Material provided.
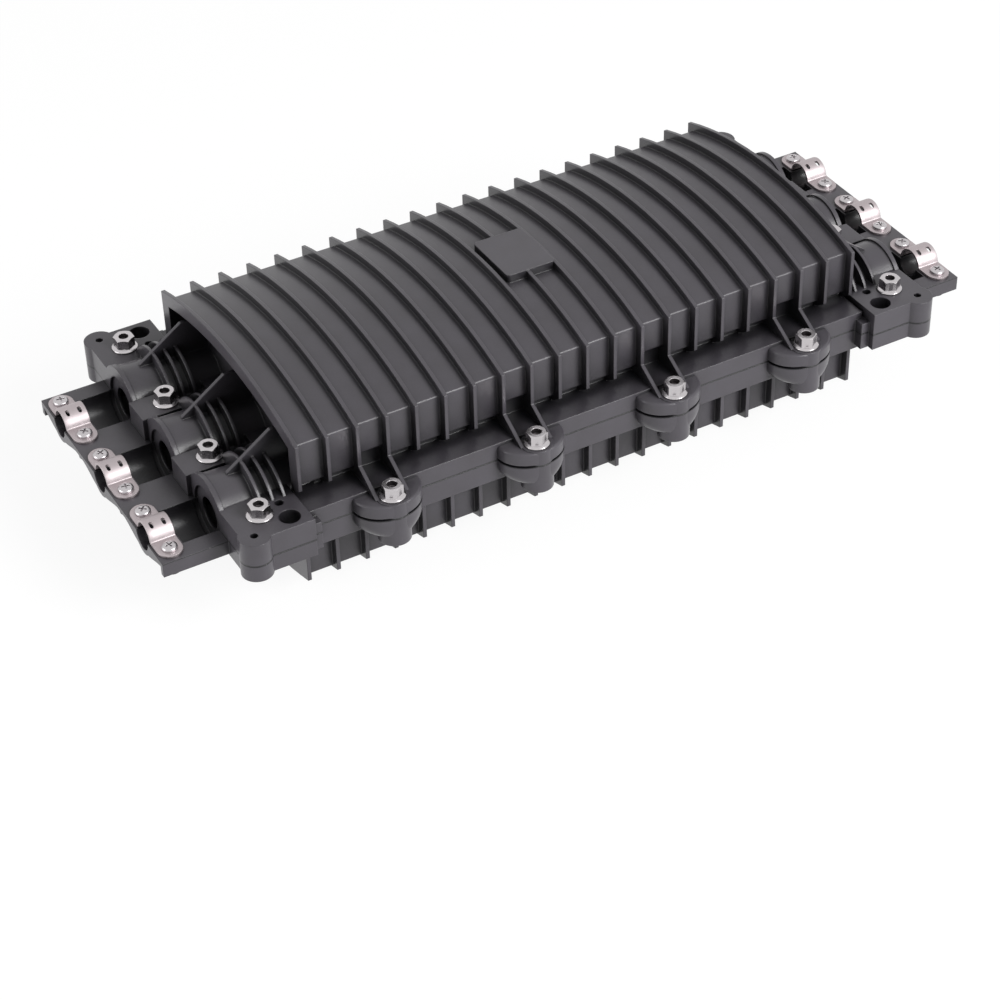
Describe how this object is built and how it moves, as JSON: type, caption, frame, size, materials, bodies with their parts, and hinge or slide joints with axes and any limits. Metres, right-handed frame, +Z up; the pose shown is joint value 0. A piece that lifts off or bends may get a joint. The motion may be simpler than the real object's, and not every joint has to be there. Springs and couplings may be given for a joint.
{
  "type": "fibre distribution box",
  "caption": "Long dark ribbed plastic fibre distribution box: arched lid bolted to a finned base, cable cradles with steel clamps at both ends, splice trays inside.",
  "frame": {"origin": "on the surface the box stands on, under the middle of the box", "axes": "+X along the box towards the right-hand cable ports, +Y across it to its far side, +Z up through the lid"},
  "size_m": [0.48, 0.2134, 0.1084],
  "materials": {
    "shell_plastic": "fine satin grain, moulded",
    "gasket_rubber": "smooth black",
    "bolt_steel": "bright stainless",
    "insert_brass": "turned",
    "clamp_steel": "bright folded sheet",
    "screw_steel": "bright",
    "plate_plastic": "satin grey",
    "post_plastic": "milky translucent",
    "foot_plastic": "black",
    "tray_plastic": "pale grey, moulded",
    "clear_cover": "clear plastic sheet"
  },
  "bodies": {
    "base": {"base_shell": "shell_plastic", "gasket_near": "gasket_rubber", "gasket_far": "gasket_rubber", "side_inserts": "insert_brass", "corner_inserts": "insert_brass", "end_inserts": "insert_brass", "cable_clamp_left_1": "clamp_steel", "cable_clamp_left_2": "clamp_steel", "cable_clamp_left_3": "clamp_steel", "cable_clamp_right_1": "clamp_steel", "cable_clamp_right_2": "clamp_steel", "cable_clamp_right_3": "clamp_steel", "clamp_screws_left": "screw_steel", "clamp_screws_right": "screw_steel", "plate_screws": "screw_steel", "tray_studs": "screw_steel", "tray_nuts": "screw_steel", "mounting_plate": "plate_plastic", "storage_post_1": "post_plastic", "storage_post_2": "post_plastic", "storage_post_3": "post_plastic", "storage_post_4": "post_plastic", "storage_post_5": "post_plastic", "storage_post_6": "post_plastic", "post_foot_1": "foot_plastic", "post_foot_2": "foot_plastic", "post_foot_3": "foot_plastic", "post_foot_4": "foot_plastic", "post_foot_5": "foot_plastic", "post_foot_6": "foot_plastic", "splice_tray_1": "tray_plastic", "splice_tray_2": "tray_plastic", "splice_tray_3": "tray_plastic", "splice_tray_4": "tray_plastic", "splice_tray_5": "tray_plastic", "splice_tray_6": "tray_plastic", "tray_cover": "clear_cover"},
    "lid": {"lid_shell": "shell_plastic", "side_bolts": "bolt_steel", "corner_bolts": "bolt_steel", "end_bolts": "bolt_steel"}
  },
  "joints": [
    {"name": "lid_lift", "type": "slide", "parent": "base", "child": "lid", "axis": [0, 0, 1], "range_m": [0, 0.09]}
  ]
}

The task.
Your task is to repeat the data exactly; please include every line.

Task answer.
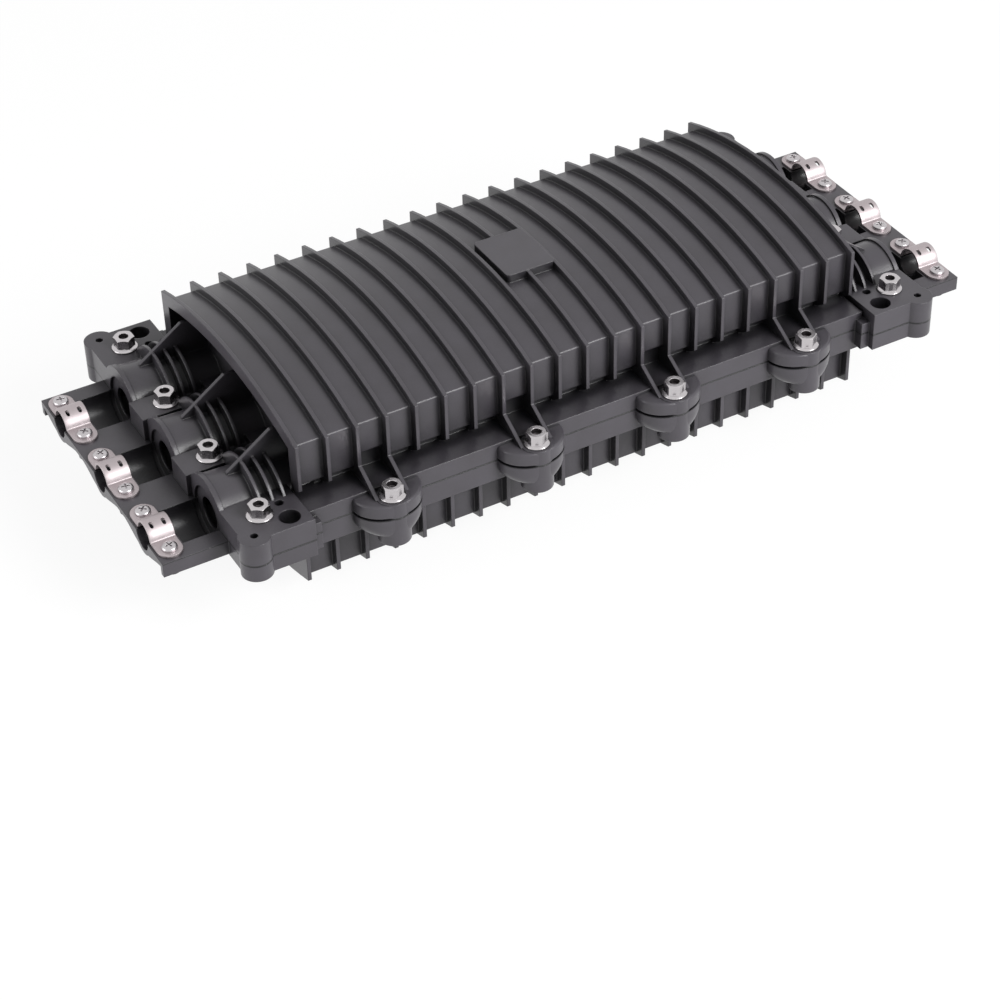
Describe how this object is built and how it moves, as JSON: type, caption, frame, size, materials, bodies with their parts, and hinge or slide joints with axes and any limits. Metres, right-handed frame, +Z up; the pose shown is joint value 0. A piece that lifts off or bends may get a joint. The motion may be simpler than the real object's, and not every joint has to be there. Springs and couplings may be given for a joint.
{
  "type": "fibre distribution box",
  "caption": "Long dark ribbed plastic fibre distribution box: arched lid bolted to a finned base, cable cradles with steel clamps at both ends, splice trays inside.",
  "frame": {"origin": "on the surface the box stands on, under the middle of the box", "axes": "+X along the box towards the right-hand cable ports, +Y across it to its far side, +Z up through the lid"},
  "size_m": [0.48, 0.2134, 0.1084],
  "materials": {
    "shell_plastic": "fine satin grain, moulded",
    "gasket_rubber": "smooth black",
    "bolt_steel": "bright stainless",
    "insert_brass": "turned",
    "clamp_steel": "bright folded sheet",
    "screw_steel": "bright",
    "plate_plastic": "satin grey",
    "post_plastic": "milky translucent",
    "foot_plastic": "black",
    "tray_plastic": "pale grey, moulded",
    "clear_cover": "clear plastic sheet"
  },
  "bodies": {
    "base": {"base_shell": "shell_plastic", "gasket_near": "gasket_rubber", "gasket_far": "gasket_rubber", "side_inserts": "insert_brass", "corner_inserts": "insert_brass", "end_inserts": "insert_brass", "cable_clamp_left_1": "clamp_steel", "cable_clamp_left_2": "clamp_steel", "cable_clamp_left_3": "clamp_steel", "cable_clamp_right_1": "clamp_steel", "cable_clamp_right_2": "clamp_steel", "cable_clamp_right_3": "clamp_steel", "clamp_screws_left": "screw_steel", "clamp_screws_right": "screw_steel", "plate_screws": "screw_steel", "tray_studs": "screw_steel", "tray_nuts": "screw_steel", "mounting_plate": "plate_plastic", "storage_post_1": "post_plastic", "storage_post_2": "post_plastic", "storage_post_3": "post_plastic", "storage_post_4": "post_plastic", "storage_post_5": "post_plastic", "storage_post_6": "post_plastic", "post_foot_1": "foot_plastic", "post_foot_2": "foot_plastic", "post_foot_3": "foot_plastic", "post_foot_4": "foot_plastic", "post_foot_5": "foot_plastic", "post_foot_6": "foot_plastic", "splice_tray_1": "tray_plastic", "splice_tray_2": "tray_plastic", "splice_tray_3": "tray_plastic", "splice_tray_4": "tray_plastic", "splice_tray_5": "tray_plastic", "splice_tray_6": "tray_plastic", "tray_cover": "clear_cover"},
    "lid": {"lid_shell": "shell_plastic", "side_bolts": "bolt_steel", "corner_bolts": "bolt_steel", "end_bolts": "bolt_steel"}
  },
  "joints": [
    {"name": "lid_lift", "type": "slide", "parent": "base", "child": "lid", "axis": [0, 0, 1], "range_m": [0, 0.09]}
  ]
}